Repeat every line, exactly, from the very first through the one where "return sheet, normal" appears. Add nothing else.

=== Supplied information ===

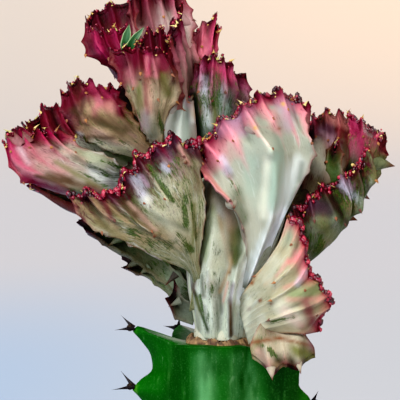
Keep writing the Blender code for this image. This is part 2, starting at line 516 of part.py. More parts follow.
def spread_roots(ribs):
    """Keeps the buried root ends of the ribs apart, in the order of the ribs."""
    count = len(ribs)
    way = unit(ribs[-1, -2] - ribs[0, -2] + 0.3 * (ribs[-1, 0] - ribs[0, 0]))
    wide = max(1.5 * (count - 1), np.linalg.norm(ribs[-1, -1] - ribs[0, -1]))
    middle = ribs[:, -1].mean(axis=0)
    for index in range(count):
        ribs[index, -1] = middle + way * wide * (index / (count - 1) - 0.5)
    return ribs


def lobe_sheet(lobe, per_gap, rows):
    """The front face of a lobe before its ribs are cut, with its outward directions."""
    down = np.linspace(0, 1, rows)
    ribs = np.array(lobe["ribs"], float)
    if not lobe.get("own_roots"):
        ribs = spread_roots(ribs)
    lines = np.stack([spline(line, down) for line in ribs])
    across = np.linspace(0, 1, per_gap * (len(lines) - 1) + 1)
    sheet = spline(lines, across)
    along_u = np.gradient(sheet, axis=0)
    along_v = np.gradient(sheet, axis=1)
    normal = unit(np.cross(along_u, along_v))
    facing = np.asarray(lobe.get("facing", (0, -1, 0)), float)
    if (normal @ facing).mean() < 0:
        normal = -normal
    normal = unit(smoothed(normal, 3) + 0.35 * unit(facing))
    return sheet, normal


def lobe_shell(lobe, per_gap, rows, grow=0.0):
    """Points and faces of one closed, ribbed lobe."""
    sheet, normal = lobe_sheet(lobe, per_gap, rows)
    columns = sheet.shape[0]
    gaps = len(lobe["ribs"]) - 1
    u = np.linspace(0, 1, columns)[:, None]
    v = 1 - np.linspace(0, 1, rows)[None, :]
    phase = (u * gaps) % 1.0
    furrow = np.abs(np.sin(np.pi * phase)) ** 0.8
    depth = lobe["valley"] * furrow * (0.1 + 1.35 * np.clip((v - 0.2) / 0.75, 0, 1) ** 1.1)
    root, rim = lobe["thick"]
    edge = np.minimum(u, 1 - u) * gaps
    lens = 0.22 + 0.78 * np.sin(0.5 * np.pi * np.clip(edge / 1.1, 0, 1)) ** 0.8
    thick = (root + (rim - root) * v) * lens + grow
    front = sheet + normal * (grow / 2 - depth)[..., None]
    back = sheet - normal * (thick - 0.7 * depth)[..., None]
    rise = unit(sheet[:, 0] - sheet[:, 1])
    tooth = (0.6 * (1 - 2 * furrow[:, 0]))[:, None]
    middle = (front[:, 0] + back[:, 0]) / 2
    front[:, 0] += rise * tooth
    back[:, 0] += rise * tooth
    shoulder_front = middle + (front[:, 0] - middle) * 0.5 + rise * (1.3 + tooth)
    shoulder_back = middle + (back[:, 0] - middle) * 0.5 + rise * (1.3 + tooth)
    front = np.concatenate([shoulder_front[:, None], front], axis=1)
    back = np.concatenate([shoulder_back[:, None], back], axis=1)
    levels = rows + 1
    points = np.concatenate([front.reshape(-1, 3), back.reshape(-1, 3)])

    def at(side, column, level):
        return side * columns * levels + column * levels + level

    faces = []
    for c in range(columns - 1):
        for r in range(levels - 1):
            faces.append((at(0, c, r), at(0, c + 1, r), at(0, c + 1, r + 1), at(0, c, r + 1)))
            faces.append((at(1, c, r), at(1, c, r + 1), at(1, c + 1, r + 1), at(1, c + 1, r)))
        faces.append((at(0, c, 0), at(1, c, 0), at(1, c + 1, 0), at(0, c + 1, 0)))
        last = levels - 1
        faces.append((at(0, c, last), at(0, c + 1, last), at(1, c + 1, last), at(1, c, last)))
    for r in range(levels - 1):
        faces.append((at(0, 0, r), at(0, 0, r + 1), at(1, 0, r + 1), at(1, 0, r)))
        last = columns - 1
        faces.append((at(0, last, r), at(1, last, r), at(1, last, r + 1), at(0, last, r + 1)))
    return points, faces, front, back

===

Exercise solution
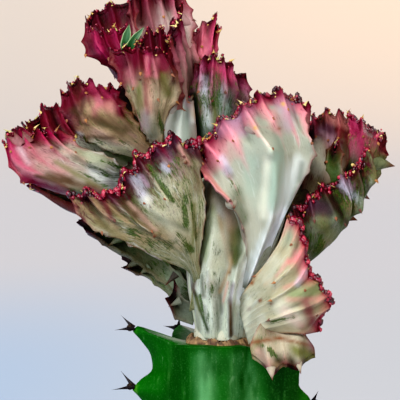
Keep writing the Blender code for this image. This is part 2, starting at line 516 of part.py. More parts follow.
def spread_roots(ribs):
    """Keeps the buried root ends of the ribs apart, in the order of the ribs."""
    count = len(ribs)
    way = unit(ribs[-1, -2] - ribs[0, -2] + 0.3 * (ribs[-1, 0] - ribs[0, 0]))
    wide = max(1.5 * (count - 1), np.linalg.norm(ribs[-1, -1] - ribs[0, -1]))
    middle = ribs[:, -1].mean(axis=0)
    for index in range(count):
        ribs[index, -1] = middle + way * wide * (index / (count - 1) - 0.5)
    return ribs


def lobe_sheet(lobe, per_gap, rows):
    """The front face of a lobe before its ribs are cut, with its outward directions."""
    down = np.linspace(0, 1, rows)
    ribs = np.array(lobe["ribs"], float)
    if not lobe.get("own_roots"):
        ribs = spread_roots(ribs)
    lines = np.stack([spline(line, down) for line in ribs])
    across = np.linspace(0, 1, per_gap * (len(lines) - 1) + 1)
    sheet = spline(lines, across)
    along_u = np.gradient(sheet, axis=0)
    along_v = np.gradient(sheet, axis=1)
    normal = unit(np.cross(along_u, along_v))
    facing = np.asarray(lobe.get("facing", (0, -1, 0)), float)
    if (normal @ facing).mean() < 0:
        normal = -normal
    normal = unit(smoothed(normal, 3) + 0.35 * unit(facing))
    return sheet, normal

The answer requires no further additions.